Pain's works include :
* ''In a Canadian Canoe'' (1891), papers reprinted from ''The Granta'';
* ''Playthings and Parodies'' (1892);
* ''The Kindness of the Celestial'' (1894);
* ''The Octave of Claudius'' (1897);
* ''Eliza'' (1900);
* ''Another English Woman's Love Letters'' (1901);〔
* ''Stories in the Dark'' (1901);
* ''The Shadow of the Unseen'' (1907);
* ''The Exiles of Faloo'' (1910);
* ''An Exchange of Souls'' (1911);
* ''Stories In Grey'' (1911);
* ''Marge Askinforit'' (1920);
* ''Going Home'' (1921) - a sentimental fantasy story about a winged man;
* ''Dumphry'' (1927)

''Stories in the Dark'' and ''Stories In Grey'' contain several of Pain's horror stories, including the famous "The Moon-Slave".
Alfred Noyes was a friend of Pain's and for several summers they were near neighbours at Rottingdean. In Noyes' autobiography, one of the longest chapters is devoted to Pain.
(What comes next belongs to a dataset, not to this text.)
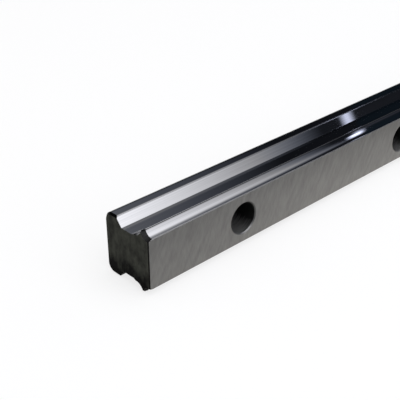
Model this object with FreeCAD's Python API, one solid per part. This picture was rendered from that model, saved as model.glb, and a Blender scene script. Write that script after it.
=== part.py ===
import FreeCAD, Part
import math
import os

# Profile linear guide rail: one bar of hardened, ground steel.
# Millimetres. X runs along the rail, Y from the hole face (-Y) to the mounting base (+Y),
# and Z across the width. The rail lies on its side, as pictured, and the origin is the
# middle of the footprint on which it rests.

# Length and mounting holes
RAIL_LENGTH = 240.0
HOLE_PITCH = 60.0
FIRST_HOLE_DISTANCE = 27.5
LEAST_LAST_DISTANCE = 10.0
HOLE_COUNT = 1 + int((RAIL_LENGTH - FIRST_HOLE_DISTANCE - LEAST_LAST_DISTANCE) / HOLE_PITCH)
COUNTERBORE_DIAMETER = 7.5
COUNTERBORE_DEPTH = 5.3
SCREW_HOLE_DIAMETER = 4.5
COUNTERBORE_CHAMFER = 0.25
SCREW_HOLE_CHAMFER = 0.3

# Section: widths across Z, and depths from the hole face towards the mounting base
RAIL_WIDTH = 15.0
RAIL_HEIGHT = 14.0
NECK_WIDTH = 10.8
NECK_START_DEPTH = 5.2
FLARE_START_DEPTH = 8.4
FLARE_ANGLE = 50.0
FLARE_EDGE_RADIUS = 0.6
BASE_CORNER_RADIUS = 2.2
FACE_EDGE_BREAK = 0.15

# Chamfers where the rail was cut to length
END_CHAMFER = 0.45
HOLE_FACE_END_CHAMFER = 0.2

# Ball raceways: four grooves of one radius, on ball centres just outside the rail's sides.
# The nose is the narrow land between the two raceways of a side.
RACEWAY_RADIUS = 1.85
BALL_CENTRE_OVERHANG = 0.4
UPPER_BALL_DEPTH = 0.3
NOSE_LAND = 0.5
LOWER_RACEWAY_END_ANGLE = -22.0
LEAD_IN_DEPTH = 0.35
LEAD_IN_LENGTH = 1.2

HALF_WIDTH = RAIL_WIDTH / 2.0
BALL_HALF_SPACING = HALF_WIDTH + BALL_CENTRE_OVERHANG
NOSE_ANGLE = math.acos(BALL_CENTRE_OVERHANG / RACEWAY_RADIUS)
LOWER_BALL_DEPTH = UPPER_BALL_DEPTH + 2.0 * RACEWAY_RADIUS * math.sin(NOSE_ANGLE) + NOSE_LAND

# The round of a base corner as three points, each a depth and a half width
BASE_CORNER_INSET = BASE_CORNER_RADIUS * (1.0 - math.cos(math.radians(45.0)))
BASE_CORNER_START = (RAIL_HEIGHT - BASE_CORNER_RADIUS, HALF_WIDTH)
BASE_CORNER_MIDDLE = (RAIL_HEIGHT - BASE_CORNER_INSET, HALF_WIDTH - BASE_CORNER_INSET)
BASE_CORNER_END = (RAIL_HEIGHT, HALF_WIDTH - BASE_CORNER_RADIUS)


def section_point(depth, across):
    """A point of the section at the near end, from its depth and its distance from the middle."""
    return FreeCAD.Vector(-RAIL_LENGTH / 2.0, depth - RAIL_HEIGHT / 2.0, across + HALF_WIDTH)


def raceway_point(ball_depth, angle):
    """Depth and half width on a raceway, at an angle turned from straight inwards towards the base."""
    depth = ball_depth + RACEWAY_RADIUS * math.sin(angle)
    return depth, BALL_HALF_SPACING - RACEWAY_RADIUS * math.cos(angle)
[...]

Noyes particularly admired Pain's novel ''The Exiles of Faloo'', of which he writes: "It is the story of an island in the Pacific, to which a number of scoundrels of various kinds, together with other men not entirely scoundrels but broken by the law, had escaped 'beyond the law's pursuing.' They establish a Club, with rules designed for the circumstances, one of which naturally was that no credit should be given. Gradually, through the original flaws in character, the society ends disastrously in conflict with the native population. There is humour and heroism, beauty and tragedy in the tale and, like all great stories, it is a parable".
''An Exchange of Souls'' is credited with being inspirational to H. P. Lovecraft, specifically in his short story "The Thing on the Doorstep".
In 2006, Hippocampus Press re-published ''An Exchange of Souls'' together with Henri Béraud's ''Lazarus''.